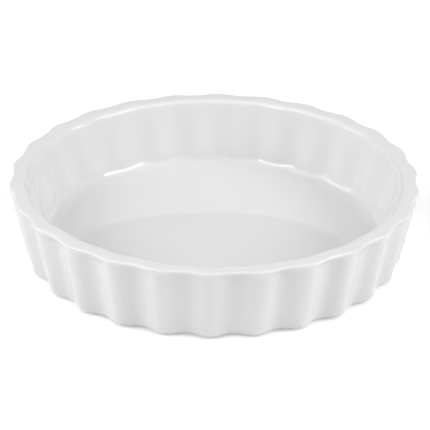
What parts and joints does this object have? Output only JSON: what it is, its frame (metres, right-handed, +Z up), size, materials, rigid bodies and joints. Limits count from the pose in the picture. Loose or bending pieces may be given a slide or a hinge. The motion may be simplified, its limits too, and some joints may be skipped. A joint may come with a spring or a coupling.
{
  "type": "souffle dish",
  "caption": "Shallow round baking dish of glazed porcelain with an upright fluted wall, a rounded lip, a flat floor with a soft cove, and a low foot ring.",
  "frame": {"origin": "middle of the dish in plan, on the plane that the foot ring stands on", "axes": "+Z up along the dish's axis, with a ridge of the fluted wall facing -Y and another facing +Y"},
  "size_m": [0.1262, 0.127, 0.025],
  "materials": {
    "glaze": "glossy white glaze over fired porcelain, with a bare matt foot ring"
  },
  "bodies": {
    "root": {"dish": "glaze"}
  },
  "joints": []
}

#####

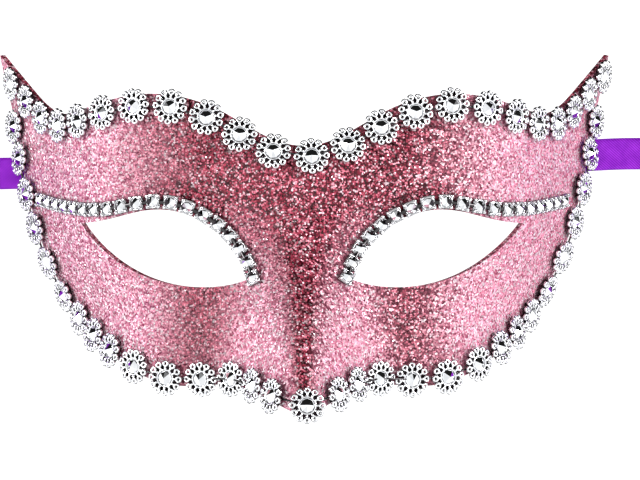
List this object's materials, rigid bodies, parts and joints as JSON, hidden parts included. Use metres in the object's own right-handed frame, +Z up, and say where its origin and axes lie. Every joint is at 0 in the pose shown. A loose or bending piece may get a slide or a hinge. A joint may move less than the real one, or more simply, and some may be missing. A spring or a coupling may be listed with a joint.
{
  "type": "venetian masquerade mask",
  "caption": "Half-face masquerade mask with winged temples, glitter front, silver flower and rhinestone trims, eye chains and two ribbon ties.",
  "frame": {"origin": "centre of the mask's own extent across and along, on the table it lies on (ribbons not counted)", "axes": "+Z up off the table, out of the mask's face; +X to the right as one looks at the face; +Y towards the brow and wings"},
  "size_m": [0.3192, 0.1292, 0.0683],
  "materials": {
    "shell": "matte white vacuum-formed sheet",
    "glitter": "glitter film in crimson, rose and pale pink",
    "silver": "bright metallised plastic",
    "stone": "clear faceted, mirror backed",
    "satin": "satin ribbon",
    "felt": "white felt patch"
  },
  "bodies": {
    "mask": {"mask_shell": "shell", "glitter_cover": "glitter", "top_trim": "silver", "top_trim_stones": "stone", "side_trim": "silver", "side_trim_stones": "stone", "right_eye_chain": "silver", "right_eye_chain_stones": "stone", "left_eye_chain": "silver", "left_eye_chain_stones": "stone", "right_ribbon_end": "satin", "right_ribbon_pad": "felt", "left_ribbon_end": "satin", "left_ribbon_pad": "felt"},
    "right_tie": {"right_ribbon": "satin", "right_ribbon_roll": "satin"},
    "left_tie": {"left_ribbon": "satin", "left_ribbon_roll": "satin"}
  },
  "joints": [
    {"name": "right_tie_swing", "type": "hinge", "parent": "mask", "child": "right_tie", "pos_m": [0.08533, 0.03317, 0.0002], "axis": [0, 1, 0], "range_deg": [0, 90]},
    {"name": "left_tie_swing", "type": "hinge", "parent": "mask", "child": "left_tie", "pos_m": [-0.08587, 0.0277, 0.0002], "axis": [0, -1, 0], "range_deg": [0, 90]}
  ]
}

#####

Stated exercise:
Scan the material line by line and report each one that contains "object".

Answer to this exercise:
What parts and joints does this object have? Output only JSON: what it is, its frame (metres, right-handed, +Z up), size, materials, rigid bodies and joints. Limits count from the pose in the picture. Loose or bending pieces may be given a slide or a hinge. The motion may be simplified, its limits too, and some joints may be skipped. A joint may come with a spring or a coupling.
List this object's materials, rigid bodies, parts and joints as JSON, hidden parts included. Use metres in the object's own right-handed frame, +Z up, and say where its origin and axes lie. Every joint is at 0 in the pose shown. A loose or bending piece may get a slide or a hinge. A joint may move less than the real one, or more simply, and some may be missing. A spring or a coupling may be listed with a joint.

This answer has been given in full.